## [INSTRUCTIONS TO FOLLOW]
Report how many lines contain "with"; state the number and nothing else.

─── SUPPLIED RECORDS

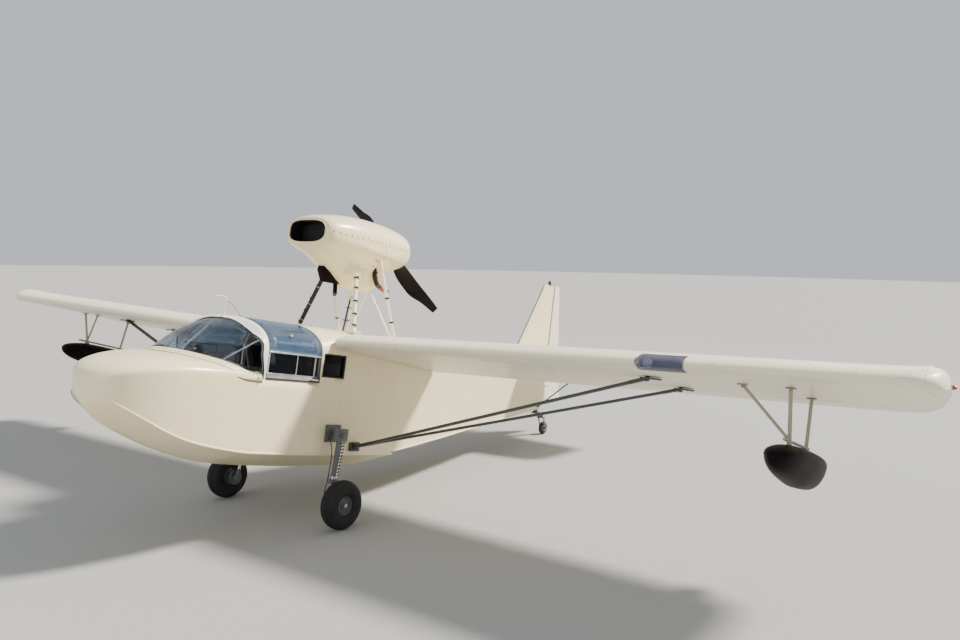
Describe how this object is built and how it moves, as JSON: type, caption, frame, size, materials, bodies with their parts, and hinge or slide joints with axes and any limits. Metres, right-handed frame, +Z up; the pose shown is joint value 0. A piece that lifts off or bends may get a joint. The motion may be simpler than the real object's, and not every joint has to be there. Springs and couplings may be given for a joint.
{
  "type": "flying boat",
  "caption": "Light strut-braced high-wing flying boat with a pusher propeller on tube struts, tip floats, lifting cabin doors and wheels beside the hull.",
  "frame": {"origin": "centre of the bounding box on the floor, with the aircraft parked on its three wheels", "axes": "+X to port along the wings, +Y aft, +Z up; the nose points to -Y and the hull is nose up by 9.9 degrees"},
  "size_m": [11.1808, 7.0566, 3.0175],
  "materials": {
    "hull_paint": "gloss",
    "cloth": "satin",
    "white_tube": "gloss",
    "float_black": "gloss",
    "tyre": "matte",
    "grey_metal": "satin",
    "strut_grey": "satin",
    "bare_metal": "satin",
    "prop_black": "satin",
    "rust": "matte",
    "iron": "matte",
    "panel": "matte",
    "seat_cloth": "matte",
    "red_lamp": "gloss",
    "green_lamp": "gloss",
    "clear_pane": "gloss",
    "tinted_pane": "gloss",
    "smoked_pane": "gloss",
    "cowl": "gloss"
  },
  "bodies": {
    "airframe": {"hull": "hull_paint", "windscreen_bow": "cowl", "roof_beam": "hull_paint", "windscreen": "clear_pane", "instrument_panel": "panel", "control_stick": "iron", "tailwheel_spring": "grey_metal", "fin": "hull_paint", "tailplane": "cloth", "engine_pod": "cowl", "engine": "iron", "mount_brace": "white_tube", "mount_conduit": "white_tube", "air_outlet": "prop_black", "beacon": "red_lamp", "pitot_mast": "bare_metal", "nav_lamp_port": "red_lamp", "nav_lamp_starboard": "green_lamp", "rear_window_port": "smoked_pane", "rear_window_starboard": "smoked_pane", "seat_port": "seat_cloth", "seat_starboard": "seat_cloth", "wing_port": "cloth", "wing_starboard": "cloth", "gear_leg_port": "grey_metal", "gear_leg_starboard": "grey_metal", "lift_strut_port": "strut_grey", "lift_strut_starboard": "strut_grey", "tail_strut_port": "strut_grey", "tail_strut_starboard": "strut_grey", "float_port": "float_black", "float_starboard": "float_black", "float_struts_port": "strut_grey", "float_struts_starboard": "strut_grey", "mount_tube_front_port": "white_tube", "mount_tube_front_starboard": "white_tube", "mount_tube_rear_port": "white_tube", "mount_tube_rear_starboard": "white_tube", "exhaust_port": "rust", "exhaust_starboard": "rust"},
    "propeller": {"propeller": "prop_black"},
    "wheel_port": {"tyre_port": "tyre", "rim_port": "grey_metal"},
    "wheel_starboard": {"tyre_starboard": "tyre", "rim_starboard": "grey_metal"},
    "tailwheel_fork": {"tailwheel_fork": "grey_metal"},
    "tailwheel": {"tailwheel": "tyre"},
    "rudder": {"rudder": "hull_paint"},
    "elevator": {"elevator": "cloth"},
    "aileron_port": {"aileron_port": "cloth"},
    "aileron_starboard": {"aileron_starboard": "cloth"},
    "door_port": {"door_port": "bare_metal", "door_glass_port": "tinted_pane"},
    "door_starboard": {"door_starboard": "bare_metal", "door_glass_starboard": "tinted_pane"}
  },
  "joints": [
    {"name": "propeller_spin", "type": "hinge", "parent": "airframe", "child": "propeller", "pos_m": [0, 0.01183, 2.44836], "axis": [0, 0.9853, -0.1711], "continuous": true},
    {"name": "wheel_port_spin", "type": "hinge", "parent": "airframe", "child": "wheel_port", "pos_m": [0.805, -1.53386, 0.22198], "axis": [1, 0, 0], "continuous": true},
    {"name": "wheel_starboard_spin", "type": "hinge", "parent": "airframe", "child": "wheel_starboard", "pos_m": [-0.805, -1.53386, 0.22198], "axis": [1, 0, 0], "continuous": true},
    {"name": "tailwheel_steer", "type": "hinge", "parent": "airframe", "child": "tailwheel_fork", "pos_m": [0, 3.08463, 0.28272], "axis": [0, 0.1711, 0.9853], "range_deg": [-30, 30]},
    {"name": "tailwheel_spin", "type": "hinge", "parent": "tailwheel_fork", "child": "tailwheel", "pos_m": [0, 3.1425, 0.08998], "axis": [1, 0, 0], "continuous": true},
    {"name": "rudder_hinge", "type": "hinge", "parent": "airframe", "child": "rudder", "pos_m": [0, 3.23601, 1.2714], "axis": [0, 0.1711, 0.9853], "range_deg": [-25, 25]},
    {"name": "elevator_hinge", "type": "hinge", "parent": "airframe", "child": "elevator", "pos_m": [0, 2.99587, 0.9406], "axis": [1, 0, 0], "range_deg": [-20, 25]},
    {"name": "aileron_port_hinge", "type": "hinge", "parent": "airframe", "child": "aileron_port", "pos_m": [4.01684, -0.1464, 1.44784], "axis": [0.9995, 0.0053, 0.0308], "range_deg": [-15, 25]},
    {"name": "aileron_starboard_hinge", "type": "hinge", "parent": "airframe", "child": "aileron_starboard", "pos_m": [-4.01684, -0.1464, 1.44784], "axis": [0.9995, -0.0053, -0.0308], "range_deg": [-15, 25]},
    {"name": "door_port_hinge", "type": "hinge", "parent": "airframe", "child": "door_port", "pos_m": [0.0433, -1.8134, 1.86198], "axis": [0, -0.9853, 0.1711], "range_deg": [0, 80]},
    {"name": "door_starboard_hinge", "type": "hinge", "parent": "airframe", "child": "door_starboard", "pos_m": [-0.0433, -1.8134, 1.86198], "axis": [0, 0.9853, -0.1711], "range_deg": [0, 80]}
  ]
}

──────
─── SUPPLIED RECORDS

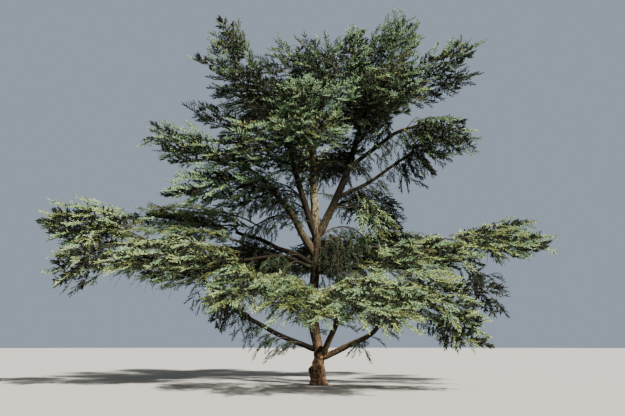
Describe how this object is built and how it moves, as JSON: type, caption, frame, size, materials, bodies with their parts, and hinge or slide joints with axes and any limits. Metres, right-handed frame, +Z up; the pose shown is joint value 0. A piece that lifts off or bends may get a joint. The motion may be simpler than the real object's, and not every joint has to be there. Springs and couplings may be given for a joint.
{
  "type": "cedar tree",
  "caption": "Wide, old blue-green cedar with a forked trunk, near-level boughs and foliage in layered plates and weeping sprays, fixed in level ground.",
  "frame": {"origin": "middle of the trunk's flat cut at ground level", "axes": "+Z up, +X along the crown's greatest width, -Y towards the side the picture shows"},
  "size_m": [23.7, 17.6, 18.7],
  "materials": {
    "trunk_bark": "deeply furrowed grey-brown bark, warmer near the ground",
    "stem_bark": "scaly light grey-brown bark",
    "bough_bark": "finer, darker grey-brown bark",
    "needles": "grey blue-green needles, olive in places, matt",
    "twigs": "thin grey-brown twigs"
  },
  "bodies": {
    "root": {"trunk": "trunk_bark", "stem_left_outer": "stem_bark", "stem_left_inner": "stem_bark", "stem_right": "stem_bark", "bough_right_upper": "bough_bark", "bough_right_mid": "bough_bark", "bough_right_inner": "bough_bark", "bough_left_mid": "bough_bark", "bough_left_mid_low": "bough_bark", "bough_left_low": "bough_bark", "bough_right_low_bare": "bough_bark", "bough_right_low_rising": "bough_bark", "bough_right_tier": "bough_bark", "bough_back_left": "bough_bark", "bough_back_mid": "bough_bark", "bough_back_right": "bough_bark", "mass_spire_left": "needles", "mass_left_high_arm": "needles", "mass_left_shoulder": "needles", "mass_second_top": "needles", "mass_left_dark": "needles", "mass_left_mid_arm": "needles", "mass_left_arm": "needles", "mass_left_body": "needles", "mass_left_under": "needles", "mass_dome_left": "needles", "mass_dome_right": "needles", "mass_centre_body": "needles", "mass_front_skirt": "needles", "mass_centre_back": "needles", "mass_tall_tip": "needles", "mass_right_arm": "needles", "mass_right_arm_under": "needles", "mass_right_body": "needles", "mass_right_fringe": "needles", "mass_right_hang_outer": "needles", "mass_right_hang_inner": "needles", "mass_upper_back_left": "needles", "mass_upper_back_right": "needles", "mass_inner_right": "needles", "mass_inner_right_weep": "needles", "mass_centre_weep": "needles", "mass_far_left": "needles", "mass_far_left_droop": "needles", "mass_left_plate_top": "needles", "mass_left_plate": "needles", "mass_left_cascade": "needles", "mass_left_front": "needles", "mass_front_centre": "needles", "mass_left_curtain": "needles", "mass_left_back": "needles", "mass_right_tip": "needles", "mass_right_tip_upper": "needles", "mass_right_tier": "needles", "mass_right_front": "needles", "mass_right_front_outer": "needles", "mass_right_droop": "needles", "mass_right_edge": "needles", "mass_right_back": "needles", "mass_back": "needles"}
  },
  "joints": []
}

──────

## [THE COMPLETED TASK]
5